Back in baseball after collecting his thoughts following the 2015 MLB Draft, when he was spurned despite his status as a Division-II All-American for Slippery Rock University in Pennsylvania, Urbania is on fire. He entered Wednesday’s game against Alpine batting .442 with a team-leading five home runs and 34 RBIs for the Pecos League-leading Saguaros.

Urbania is giving his dream one last shot after spending six months as a social worker in his hometown of Cleveland. The Star talked to him Wednesday:

So what exactly is going so right for you this season?

A: “I took a year off from playing after I graduated in 2015, and when I got the call to play in Tucson, I thought this would be the big opportunity to show people what they passed up on. My personal mentality is to get wins and try to get a championship ring. I never got a ring.”

The Saguaros have seven players batting above .300. Is this just a hitter-friendly league?

A: “Well, there is some great pitching in this league — we’ve already seen a couple guys, arms really live, in the 90s. We saw a guy in White Sands who’s been picked up. Some of us are used to playing in the snow, the cold rain, and the warm weather helps out. Yes, there are some smaller ballparks out there, compared to Kino. A lot of things play into it, but there are a lot of great hitters, no doubt about that.”

Why did you take the year off after college?

A: “After the 2015 draft, I didn’t get picked up and I thought I had a good chance. I was a little bitter. That was my mentality at the time. I kind of thought it was a sign I should move on, get adult life going. Six months into it is when I got the phone call. It took me a couple days, after talking to my family and friends. I don’t want to be 50 and look back in regret. Closure was a big thing for me. If I do well, I get an opportunity to move up; if I do badly, I had closure.”

Has this hot start changed your trajectory? Did it put a spark in your mind?

A: “The first thing I told (Droddy) when I signed here was I’m not just here for fun and games, I’m here to prove it to myself. I want to play my best to move up. My mindset has been go out there, play like no one has ever seen you play before. The numbers are great, but I don’t try to focus on them.”

What is it like to be back in the dugout, with a group of guys you share so much in common with?

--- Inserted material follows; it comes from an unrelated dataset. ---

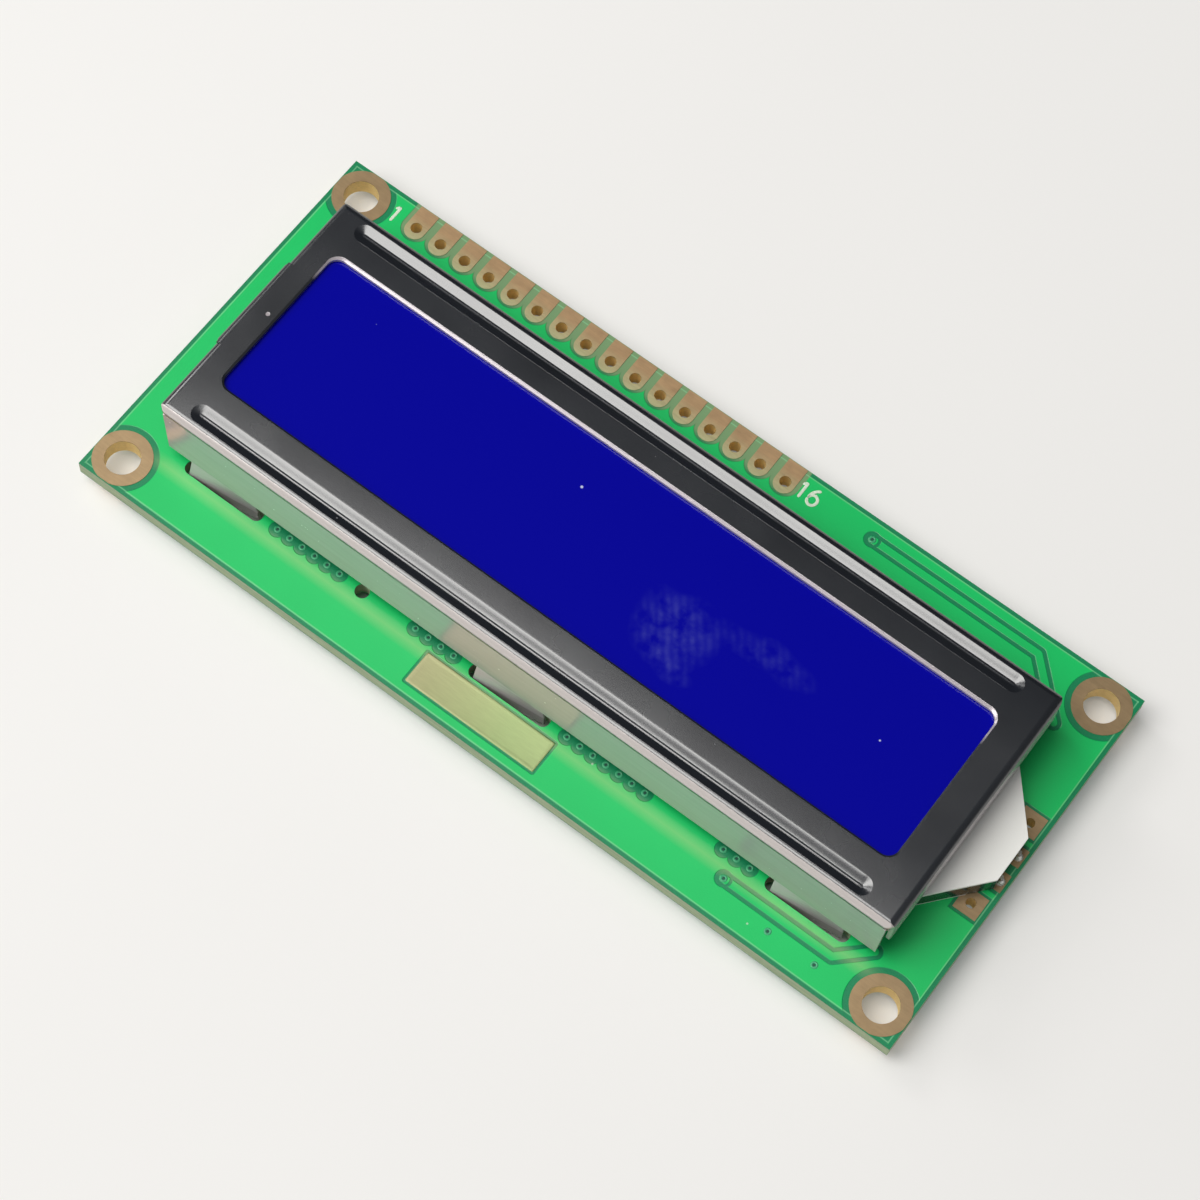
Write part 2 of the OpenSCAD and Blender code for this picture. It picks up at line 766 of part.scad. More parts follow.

A: “It’s awesome. Having the guys with the same mentality, it’s just so great. We’ve only known each other for a month, so the fact we want to go out there and grind every single game, get wins, get noticed, that means a lot.”

You were six months into a different life, a different career, and now here you are back on the road. How has the change been?

A: “That was a big adjustment at first. I’ve never been out West, my whole entire life. Did my research on Tucson, and a big contributor is our host families. It just feels like I’m back home but in a hotter state.”

What was the heat like as a newcomer?

A: “About a month or so before I came down, I started doing workouts in heavy clothes to adjust. When I got here, I preferred this heat than the heat back home. No humidity out here — I don’t mind it at all. It gets to 113, but other than that, I’ve adjusted pretty well.”